A surge in supply of new rental properties has given tenants added bargaining power when looking for a new place.
The market shift has occurred in rental markets outside budding city regions such as Helsinki, Tampere, Turku and Oulu, where tenants are increasingly hard to find.
”That is what it looks like right now. Tenants have the freedom of choice between properties and are even in a place to negotiate,” said Mia Koro-Kanerva, executive director of the Finnish Landlord Association.
Kirsti Tahvanainen, sales manager at Colliers International Finland, agreed with the recent shift in the rental market.

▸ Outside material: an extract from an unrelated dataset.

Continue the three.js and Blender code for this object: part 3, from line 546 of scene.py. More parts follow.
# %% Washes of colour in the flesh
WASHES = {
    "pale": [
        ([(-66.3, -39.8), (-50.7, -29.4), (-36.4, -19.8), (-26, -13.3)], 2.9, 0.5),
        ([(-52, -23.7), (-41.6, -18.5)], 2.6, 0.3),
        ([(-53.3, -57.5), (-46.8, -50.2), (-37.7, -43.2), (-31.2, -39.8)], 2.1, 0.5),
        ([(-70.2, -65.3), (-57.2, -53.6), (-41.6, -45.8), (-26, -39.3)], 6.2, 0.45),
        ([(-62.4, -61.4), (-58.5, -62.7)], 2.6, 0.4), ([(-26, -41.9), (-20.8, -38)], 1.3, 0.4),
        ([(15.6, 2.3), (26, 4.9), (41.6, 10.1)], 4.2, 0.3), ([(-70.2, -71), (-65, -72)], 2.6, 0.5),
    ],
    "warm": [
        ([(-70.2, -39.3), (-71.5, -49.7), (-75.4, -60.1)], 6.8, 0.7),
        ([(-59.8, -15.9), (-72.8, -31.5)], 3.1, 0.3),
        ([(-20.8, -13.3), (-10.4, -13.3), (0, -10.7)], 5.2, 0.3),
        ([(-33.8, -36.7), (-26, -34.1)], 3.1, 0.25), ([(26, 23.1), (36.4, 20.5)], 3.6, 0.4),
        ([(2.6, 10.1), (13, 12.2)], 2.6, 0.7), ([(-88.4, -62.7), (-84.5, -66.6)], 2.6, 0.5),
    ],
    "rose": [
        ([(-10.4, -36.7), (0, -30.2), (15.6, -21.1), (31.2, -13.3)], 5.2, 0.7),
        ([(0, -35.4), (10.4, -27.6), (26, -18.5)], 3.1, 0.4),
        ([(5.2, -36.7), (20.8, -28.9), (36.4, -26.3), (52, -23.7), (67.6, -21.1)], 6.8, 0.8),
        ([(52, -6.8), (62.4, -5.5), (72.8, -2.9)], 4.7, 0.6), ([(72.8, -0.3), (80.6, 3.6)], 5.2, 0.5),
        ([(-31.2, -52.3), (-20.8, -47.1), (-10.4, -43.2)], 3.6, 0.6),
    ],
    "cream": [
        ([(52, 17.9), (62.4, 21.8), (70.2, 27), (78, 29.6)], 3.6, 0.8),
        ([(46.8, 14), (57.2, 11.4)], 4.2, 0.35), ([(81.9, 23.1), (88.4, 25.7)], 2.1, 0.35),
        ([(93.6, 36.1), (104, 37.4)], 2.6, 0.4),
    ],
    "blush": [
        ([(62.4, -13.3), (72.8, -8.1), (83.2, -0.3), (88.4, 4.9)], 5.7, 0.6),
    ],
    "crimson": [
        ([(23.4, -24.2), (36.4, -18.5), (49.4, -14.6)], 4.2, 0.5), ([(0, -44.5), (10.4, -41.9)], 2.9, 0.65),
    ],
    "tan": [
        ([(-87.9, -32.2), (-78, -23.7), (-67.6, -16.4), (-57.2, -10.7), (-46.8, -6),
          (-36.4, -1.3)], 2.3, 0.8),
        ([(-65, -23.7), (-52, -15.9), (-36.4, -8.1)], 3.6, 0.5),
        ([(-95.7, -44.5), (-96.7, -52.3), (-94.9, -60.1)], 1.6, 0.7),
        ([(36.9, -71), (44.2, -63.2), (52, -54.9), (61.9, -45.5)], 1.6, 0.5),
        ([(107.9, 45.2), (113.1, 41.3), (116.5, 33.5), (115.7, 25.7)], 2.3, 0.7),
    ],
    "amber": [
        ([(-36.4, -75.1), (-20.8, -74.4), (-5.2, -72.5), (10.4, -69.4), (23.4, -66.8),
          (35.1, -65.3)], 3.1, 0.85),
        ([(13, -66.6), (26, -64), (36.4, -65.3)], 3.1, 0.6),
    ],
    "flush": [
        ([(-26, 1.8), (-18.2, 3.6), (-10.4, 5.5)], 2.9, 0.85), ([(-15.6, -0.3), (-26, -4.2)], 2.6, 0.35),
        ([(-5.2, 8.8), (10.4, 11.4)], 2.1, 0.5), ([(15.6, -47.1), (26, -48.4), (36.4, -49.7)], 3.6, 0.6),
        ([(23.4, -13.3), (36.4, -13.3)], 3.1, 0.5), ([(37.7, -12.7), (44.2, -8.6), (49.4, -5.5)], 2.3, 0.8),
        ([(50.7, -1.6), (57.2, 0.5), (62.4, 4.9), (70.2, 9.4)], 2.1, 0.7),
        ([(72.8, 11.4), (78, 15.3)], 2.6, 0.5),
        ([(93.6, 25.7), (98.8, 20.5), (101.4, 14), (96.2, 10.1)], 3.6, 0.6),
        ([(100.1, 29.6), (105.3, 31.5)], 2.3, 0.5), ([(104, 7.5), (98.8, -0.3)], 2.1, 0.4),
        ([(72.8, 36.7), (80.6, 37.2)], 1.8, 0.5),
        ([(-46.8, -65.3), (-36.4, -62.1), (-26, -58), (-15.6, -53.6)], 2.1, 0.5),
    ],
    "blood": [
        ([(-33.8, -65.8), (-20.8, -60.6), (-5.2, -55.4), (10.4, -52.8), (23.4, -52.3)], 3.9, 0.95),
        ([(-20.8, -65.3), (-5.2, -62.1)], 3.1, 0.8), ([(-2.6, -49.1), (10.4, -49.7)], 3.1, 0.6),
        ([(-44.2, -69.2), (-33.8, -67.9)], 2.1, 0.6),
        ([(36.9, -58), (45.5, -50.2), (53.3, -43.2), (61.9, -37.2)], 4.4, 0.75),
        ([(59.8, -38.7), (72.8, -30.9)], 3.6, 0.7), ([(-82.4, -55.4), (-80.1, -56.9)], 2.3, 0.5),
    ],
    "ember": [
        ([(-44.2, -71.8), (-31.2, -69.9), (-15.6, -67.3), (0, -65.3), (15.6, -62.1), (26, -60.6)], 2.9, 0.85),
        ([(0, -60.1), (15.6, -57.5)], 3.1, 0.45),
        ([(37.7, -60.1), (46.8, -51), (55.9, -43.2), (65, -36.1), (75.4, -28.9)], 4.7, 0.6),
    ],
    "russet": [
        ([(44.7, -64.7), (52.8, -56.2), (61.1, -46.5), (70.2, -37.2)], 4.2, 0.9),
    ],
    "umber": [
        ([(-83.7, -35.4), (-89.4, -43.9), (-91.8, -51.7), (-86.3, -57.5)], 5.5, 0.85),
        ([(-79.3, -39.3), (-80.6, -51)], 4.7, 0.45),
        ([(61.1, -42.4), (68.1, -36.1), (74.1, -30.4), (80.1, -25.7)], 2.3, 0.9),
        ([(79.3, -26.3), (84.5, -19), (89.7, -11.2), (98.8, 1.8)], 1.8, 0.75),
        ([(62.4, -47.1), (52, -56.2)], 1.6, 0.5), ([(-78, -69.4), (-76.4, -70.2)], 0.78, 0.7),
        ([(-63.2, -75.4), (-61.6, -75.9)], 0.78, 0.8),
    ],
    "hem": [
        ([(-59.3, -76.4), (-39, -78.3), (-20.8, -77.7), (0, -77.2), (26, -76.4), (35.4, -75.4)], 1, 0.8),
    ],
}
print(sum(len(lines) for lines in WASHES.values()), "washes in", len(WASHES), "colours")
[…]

”Before tenants were competing over apartments. Now however, especially in areas outside of the capital city, landlords are the ones competing for reliable tenants. Landlords want to find and keep good tenants to avoid a revolving door,” said Tahvanainen.
Landlords are facing problems in small towns, but also in ’difficult districts’ as Koro-Kanerva put it, such as the southern towns of Lahti and Hämeenlinna.
”Both [areas] have relatively small markets. When a lot of new properties are made available but demand is not high enough, it can cause instances where the properties aren’t filled as quickly as expected. Alternatively, rent prices are then haggled over,” said Koro-Kanerva.
Story continues after photograph
Tahvanainen also highlights the central city of Jyväskylä as an area where there is an abundance of rental properties, despite the city’s rising population.
The eastern town of Lappeenranta has witnessed the same phenomenon in which rental properties have become increasingly more difficult to let.
Traditionally an apartment in the town centre would be a sure thing, however even those are now pulling in fewer interested parties.
The mechanics behind rental markets
The constricted rental market can be attributed to the sum of several factors.
”The market is an intricate system. It’s a jungle of several aspects where everything effects everything else in one way or another,” said Koro-Kanerva.
One such aspect revolves around the fact that a record number of apartments have been built in Finland.
The construction of new flats inevitably tightens the rental market outside of large city regions as demand on the market cannot keep up with supply.
According to Tahvanainen it is a clear reason for the markets’ recent shift.
Story continues after photograph
Another factor lies in the low interest rate of loans that can send people on their way to buy owner-occupied apartments.
According to the Bank of Finland, the number of mortgages taken out since the start of the year has increased at a swift rate. In February the amount was the highest in five years.
The number of real-estate investors has also jumped in the last decade.
Do not shy from decreasing rent
If the competitive market is tightened further, housing investors may find themselves in a sticky situation as an empty owner-occupied apartment will quickly become a costly venture.
Many housing investors will buy a rental apartment with a loan. If interest rates increase but rents don't, investors' returns will diminish.
“The situation requires a good deal of thought, as well as market knowledge and skill. Also, quick actions are important,” said Koro-Kanerva of the Finnish Landlord Association.
Koro-Kanerva said the rent landlords are asking for apartments should be dropped if no interest is shown in the property.
“You should definitely not wait around for months on end.”
Both Tahvanainen and Koro-Kanerva encourage landlords to keep their properties in good shape, as a run-down apartment is not likely to attract reliable renters.